Indonesia earthquake response focused on water, shelter and food, says Cafod

The Catholic Agency for Overseas Development (CAFOD) also told Premier needs-assessments will offer a clearer picture in the coming days regarding the scale destruction, however, it already expects relief efforts to take some months.

Giovanna Reda, Head of Humanitarian Programmes for Asia at the charity, said: "CAFOD is asking people to keep the people of Indonesia in their thoughts and in their prayers because it is very important in this moment that we understand the needs on the ground but, at the same time, local partners and members of the Caritas network are able to act quickly to respond to the needs in case government cannot."

The undersea tremor sparked a frantic rescue operation after dozens of buildings in the province of Aceh were left either destroyed or damaged.

The National Disaster Mitigation Agency in Indonesia reported 273 people were injured while, the Red Cross Indonesia has is sending in emergency response teams and has appealed for donations.

The earthquake, recorded at 5am on Wednesday as a 6.5 magnitude earthquake by the US Geological Survey, struck approximately 12 miles south-east of the town of Sigli, in northern Aceh.

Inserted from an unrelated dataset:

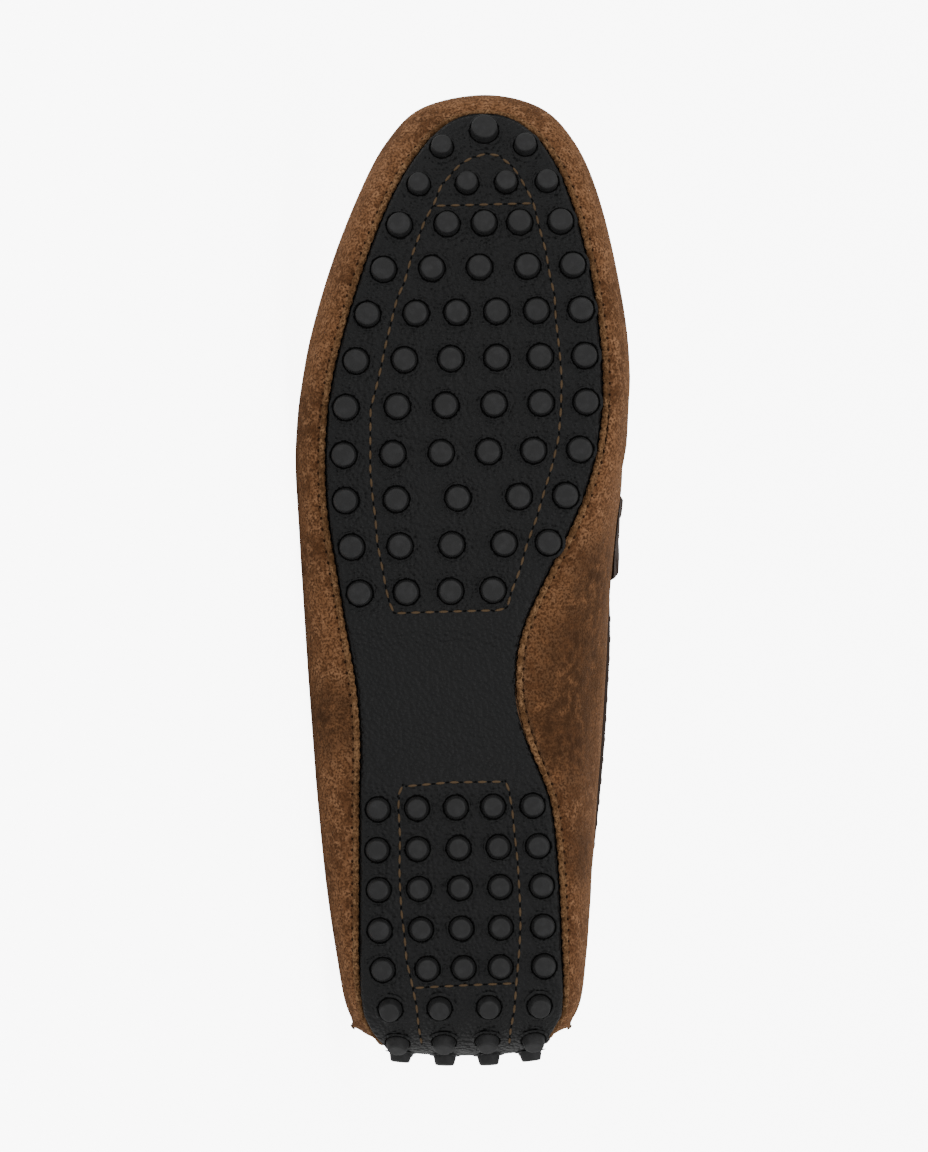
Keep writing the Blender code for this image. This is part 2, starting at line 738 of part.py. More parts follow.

Musman Aziz, a resident from the severely affected town of Meureudu in Pidie Jaya district, said: "It was very bad, the tremors felt even stronger than 2004 earthquake."

Due to its proximity to volcanoes and fault lines which compromise the Pacific "Ring of Fire", Indonesia is prone to earthquakes.

A quake and subsequent tsunami on Boxing Day 2004 killed a total of 230,000 people across a dozen countries, more than 100,000 of whom died in Aceh.